### Source data
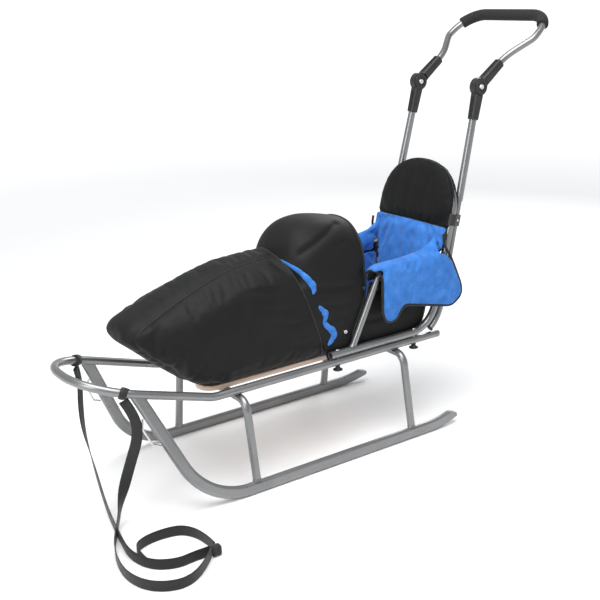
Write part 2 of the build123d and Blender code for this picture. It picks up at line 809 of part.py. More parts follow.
def make_headrest():
    """A padded pocket, pulled down over the back frame's arch."""
    with BuildPart() as rest:
        with BuildSketch(back_plane.offset(-headrest_back)):
            with BuildLine():
                Polyline(
                    (-headrest_half, headrest_low),
                    (headrest_half, headrest_low),
                    (headrest_half, headrest_top),
                    (-headrest_half, headrest_top),
                    close=True,
                )
            corners = make_face().vertices().group_by(Axis.Y)[-1]
            fillet(corners, headrest_corner_r)
        extrude(amount=back_pad_front + headrest_back)
        fillet(rest.faces().sort_by(Axis.X)[-1].edges(), 7)
        add(sweep_round(*seat_frame_path(), tube_r + fit_gap), mode=Mode.SUBTRACT)
        for _, side in sides:
            block, _, _ = make_clamp_block(clamp_heights[-1], side, fit_gap)
            add(block, mode=Mode.SUBTRACT)
    return rest.part


def make_side_panel(side):
    """The liner's side, between the seat tube, the back frame and the armrest."""
    front = front_x - hood_side_rear - fit_gap
    ahead_of_back = (tube_r + clamp_wall + fit_gap) / cos(lean)
    low = seat_z
    outline = [
        (front, low),
        (front, arm_z - 40),
        (front - 40, arm_z),
        (back_line(arm_z) + ahead_of_back, arm_z),
        (back_line(low + 60) + ahead_of_back, low + 60),
        (seat_corner_x + 60, low),
    ]
    with BuildPart() as panel:
        with BuildSketch(Plane((0, liner_half + fit_gap, 0), x_dir=(1, 0, 0), z_dir=(0, -1, 0))):
            with BuildLine():
                Polyline(*outline, close=True)
            fillet(make_face().vertices(), 12)
        extrude(amount=liner_half + fit_gap - panel_half)
    return sided(panel.part, side)


def make_arm_flap(side):
    """The liner's wing: over the armrest and down outside it, with two lobes."""
    inner = rail_half + tube_r + clamp_wall + flap_clear
    outline = [
        (419, 470),
        (552, 466),
        (621, 479),
        (659, 447),
        (692, 368),
        (694, 343),
        (659, 318),
        (491, 359),
        (461, 320),
        (434, 320),
        (421, 345),
    ]
    with BuildPart() as wing:
        with BuildSketch(Plane((0, inner, 0), x_dir=(1, 0, 0), z_dir=(0, -1, 0))):
            with BuildLine():
                Polyline(*[(front_x - behind, z) for behind, z in outline], close=True)
            fillet(make_face().vertices(), 9)
        extrude(amount=-flap_thick)
        with BuildSketch(Plane((0, liner_half + fit_gap, 0), x_dir=(1, 0, 0), z_dir=(0, -1, 0))):
            with Locations((front_x - 430, armrest_top)):
                Rectangle(180, flap_thick, align=(Align.MAX, Align.MIN))
        extrude(amount=liner_half + fit_gap - inner - flap_thick / 2)
    return sided(wing.part, side)


# ---------------------------------------------------------------- tow strap
def make_wrap(side):
    """The strap's turn round the nose's tube, at its corner."""
    turn = radians(strap_turn)
    local = (
        nose_length - nose_corner_r * (1 - sin(turn)),
        side * (rail_half - nose_corner_r * (1 - cos(turn))),
        0,
    )
    ahead = nose_plane.from_local_coords((cos(turn), -side * sin(turn), 0)) - nose_plane.origin
    with BuildPart() as wrap:
        with BuildSketch(Plane(nose_plane.from_local_coords(local), z_dir=ahead)):
            Circle(tube_r + fit_gap + strap_band)
        extrude(amount=strap_width / 2, both=True)
        add(sweep_round(*rail_path(), tube_r + fit_gap), mode=Mode.SUBTRACT)
    return wrap.part


def make_strap(points, name):
    """A tube along straight runs, each corner's arc as large as its two runs allow."""
    corners = [Vector(front_x + ahead, y, z) for ahead, y, z in points]
    runs = [end - start for start, end in zip(corners, corners[1:])]
    radii = []
    for before, after in zip(runs, runs[1:]):
        half_turn = radians(before.get_angle(after)) / 2
        radii.append(0.45 * min(before.length, after.length) / tan(half_turn))
    print(name, "runs", [round(run.length) for run in runs], "radii", [round(r) for r in radii])
    strap = sweep_round(corners, radii, strap_r)
    return strap


def make_joint():
    length, width, height = joint_size
    with BuildPart() as joint:
        with BuildSketch():
            with Locations((front_x + joint_at[0], joint_at[1])):
                RectangleRounded(length, width, 2)
        extrude(amount=height)
        fillet(joint.faces().sort_by(Axis.Z)[-1].edges(), 1.5)
    return joint.part


# ---------------------------------------------------------------- the assembly, one file a piece
save(make_rail_loop(), "rail_loop")
save(make_bow(front_x), "leg_bow_front")
save(make_bow(rear_x), "leg_bow_rear")
save(make_seat_frame(), "seat_frame")

for name, side in sides:
    save(make_runner(side), f"runner_{name}")
    save(make_slat(side), f"slat_{name}")
    save(make_eyelet(side), f"tow_eyelet_{name}")
    save(make_arm(side), f"arm_tube_{name}")
    for place, behind in zip(("front", "rear"), bolts_behind):
        save(make_bolt(behind, side), f"seat_bolt_{place}_{name}")
        save(make_knob(behind, side), f"seat_knob_{place}_{name}")
    save(make_pusher_leg(side), f"pusher_leg_{name}")
    save(make_pusher_plug(side), f"pusher_plug_{name}")
    save(make_pusher_tube(side), f"pusher_tube_{name}")
    for place, height in zip(("lower", "upper"), clamp_heights):
        save(make_clamp(height, side), f"clamp_{place}_{name}")
    save(make_housing(side, -pusher_axis(side), lower_housing, -1, tube_r), f"hinge_lower_{name}")
    save(make_housing(side, handle_way, upper_housing, 1, handle_r), f"hinge_upper_{name}")
    save(make_hinge_pin(side), f"hinge_pin_{name}")
    save(make_side_panel(side), f"side_panel_{name}")
    save(make_arm_flap(side), f"arm_flap_{name}")
    save(make_wrap(side), f"strap_wrap_{name}")

save(make_handle_bar(), "handle_bar")
save(make_grip(), "handle_grip")
save(make_seat_pad(), "seat_pad")
save(make_back_pad(), "back_pad")
save(make_headrest(), "headrest")
save(make_footmuff(), "footmuff_body")
save(make_hood(), "footmuff_hood")
save(make_strap(strap_left, "left"), "tow_strap_left")
save(make_strap(strap_right, "right"), "tow_strap_right")
save(make_strap(strap_loop, "loop"), "tow_strap_loop")
save(make_joint(), "strap_joint")
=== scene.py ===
import math

import bmesh
import bpy
import numpy as np
from mathutils import Matrix, Vector
from mathutils.bvhtree import BVHTree


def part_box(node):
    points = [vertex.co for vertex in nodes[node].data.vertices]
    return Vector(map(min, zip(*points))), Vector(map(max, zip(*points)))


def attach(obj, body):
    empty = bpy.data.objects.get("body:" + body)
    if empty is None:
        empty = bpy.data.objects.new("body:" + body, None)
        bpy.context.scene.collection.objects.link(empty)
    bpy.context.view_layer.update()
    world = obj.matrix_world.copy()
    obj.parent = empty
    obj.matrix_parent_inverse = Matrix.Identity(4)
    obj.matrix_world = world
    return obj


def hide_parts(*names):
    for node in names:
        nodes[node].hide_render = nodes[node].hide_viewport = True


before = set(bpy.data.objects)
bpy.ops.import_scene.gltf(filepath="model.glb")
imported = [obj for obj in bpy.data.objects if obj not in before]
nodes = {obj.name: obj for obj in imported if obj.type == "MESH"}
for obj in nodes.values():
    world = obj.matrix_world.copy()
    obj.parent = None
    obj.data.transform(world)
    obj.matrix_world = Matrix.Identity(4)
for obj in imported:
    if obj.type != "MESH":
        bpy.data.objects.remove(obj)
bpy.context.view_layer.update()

SIDES = (("left", 1), ("right", -1))
LEFT, UP = Vector((0, 1, 0)), Vector((0, 0, 1))

# ---- places taken from the frame
bow_low, bow_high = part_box("leg_bow_front")
FRONT = (bow_low.x + bow_high.x) / 2  # the front bow, which every "ahead" below is measured from
SOFT_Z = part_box("footmuff_body")[0].z * 1000  # underside of the soft pieces, just above the slats
BAG_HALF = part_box("footmuff_body")[1].y * 1000
PANEL_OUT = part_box("side_panel_left")[1].y * 1000
PANEL_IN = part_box("side_panel_left")[0].y * 1000
FLAP_IN, FLAP_OUT = 152.0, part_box("arm_flap_left")[1].y * 1000
HEAD_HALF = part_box("headrest")[1].y * 1000
SEAT_CORNER = -600.0  # where the seat's tube turns up into the back, ahead of the front bow
SEAT_TUBE_Z = 263.6
LEAN = math.radians(14)
HEAD_LOW = 268.0  # the headrest's lower seam, up the back from the seat's corner


def ahead(x, y, z):
    """A point given in millimetres ahead of the front bow, left of the middle and above the floor."""
    return Vector((FRONT + x / 1000, y / 1000, z / 1000))


def on_back(left, up, out):
    """A point in millimetres left of the middle, up the leaning back and out in front of it."""
    return ahead(
        SEAT_CORNER - up * math.sin(LEAN) + out * math.cos(LEAN),
        left,
        SEAT_TUBE_Z + up * math.cos(LEAN) + out * math.sin(LEAN),
    )


def assign(thing, **values):
    for name, value in values.items():
        setattr(thing, name, value)


def linked(name, data):
    """A new object in the scene."""
    made = bpy.data.objects.new(name, data)
    bpy.context.scene.collection.objects.link(made)
    return made


# ---- camera
CAMERA_AHEAD = (1113.65, 2054.5, 1162.75)
CAMERA_AZIMUTH = 235.95  # degrees, the way it looks, from +X towards +Y
CAMERA_ELEVATION = -17.6
CAMERA_ROLL = -2.03
CAMERA_LENS = 60.46  # on a 36 mm sensor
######
§ Exercise
Repeat, word for word, only the lines from the line holding "obj.parent = None" through the line holding "return Vector((FRONT +", with both of those lines included.

§ The result
    obj.parent = None
    obj.data.transform(world)
    obj.matrix_world = Matrix.Identity(4)
for obj in imported:
    if obj.type != "MESH":
        bpy.data.objects.remove(obj)
bpy.context.view_layer.update()

SIDES = (("left", 1), ("right", -1))
LEFT, UP = Vector((0, 1, 0)), Vector((0, 0, 1))

# ---- places taken from the frame
bow_low, bow_high = part_box("leg_bow_front")
FRONT = (bow_low.x + bow_high.x) / 2  # the front bow, which every "ahead" below is measured from
SOFT_Z = part_box("footmuff_body")[0].z * 1000  # underside of the soft pieces, just above the slats
BAG_HALF = part_box("footmuff_body")[1].y * 1000
PANEL_OUT = part_box("side_panel_left")[1].y * 1000
PANEL_IN = part_box("side_panel_left")[0].y * 1000
FLAP_IN, FLAP_OUT = 152.0, part_box("arm_flap_left")[1].y * 1000
HEAD_HALF = part_box("headrest")[1].y * 1000
SEAT_CORNER = -600.0  # where the seat's tube turns up into the back, ahead of the front bow
SEAT_TUBE_Z = 263.6
LEAN = math.radians(14)
HEAD_LOW = 268.0  # the headrest's lower seam, up the back from the seat's corner


def ahead(x, y, z):
    """A point given in millimetres ahead of the front bow, left of the middle and above the floor."""
    return Vector((FRONT + x / 1000, y / 1000, z / 1000))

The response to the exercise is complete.